他方足利氏を武家として成立させたのは紛れもなく足利義兼であり、”足利”と云う名を公においても名乗るようになったのも義兼がはじめと伝わります。事実上の足利氏の初代は義兼である事にも反論の余地は無いでしょう。そうなると鑁阿寺古縁起において「樺崎者」とされた義兼が前半生を過ごした足利荘(菅田・樺崎)こそが真の「源姓足利氏誕生の地」であるとも言えます。
しかし現時点で足利(菅田・樺崎)荘内に義兼の屋敷地と断定できる痕跡は発見されていません。そこで大正時代に鑁阿寺住職により記された「足利庄鑁阿寺」内にある「菅田稲荷山に在った足利氏初代・義康の遺跡が鑁阿寺に移された」との記述と、同所の「菅東山稲荷神社が義兼が義兼創建であると」の伝承を元に、その稲荷社と足利荘公文所(現鑁阿寺)内の稲荷社との間の関係性について別項にて検証を試みてみました。そしてその深い関係性から「光得寺縁起編纂委員会」としては光得寺こそが晩年の足利義兼屋敷地では無いかと考えました。
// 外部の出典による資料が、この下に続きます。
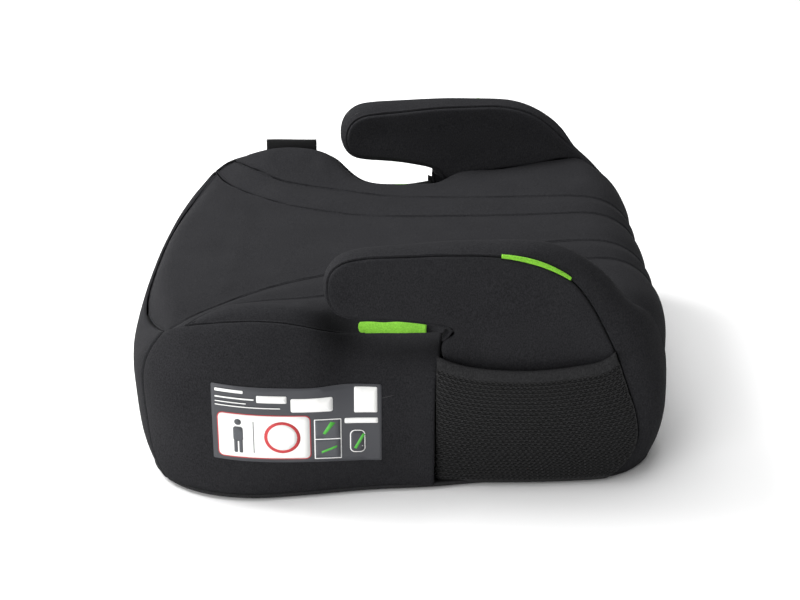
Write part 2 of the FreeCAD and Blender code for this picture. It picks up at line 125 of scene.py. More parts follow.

余談ではありますが、八幡神を信仰し多くの八幡宮を建立してきた源氏一族である義兼が、なぜ稲荷社にこだわったのでしょうか。義兼が鎌倉に創建した極楽寺(のちに浄明寺→浄妙寺)は鎌倉の名前の由来となったとされる「鎌足稲荷」の近くに創建され、その山号は稲荷山(とうかさん)と號していました。義兼の稲荷社に対する思いが何処に在ったのかは定かでは有りませんが、それは「鎌足稲荷社」に祀られる藤原(中臣)鎌足と天智天皇の関係に自らと頼朝の関係を投射した物であったのかも知れません。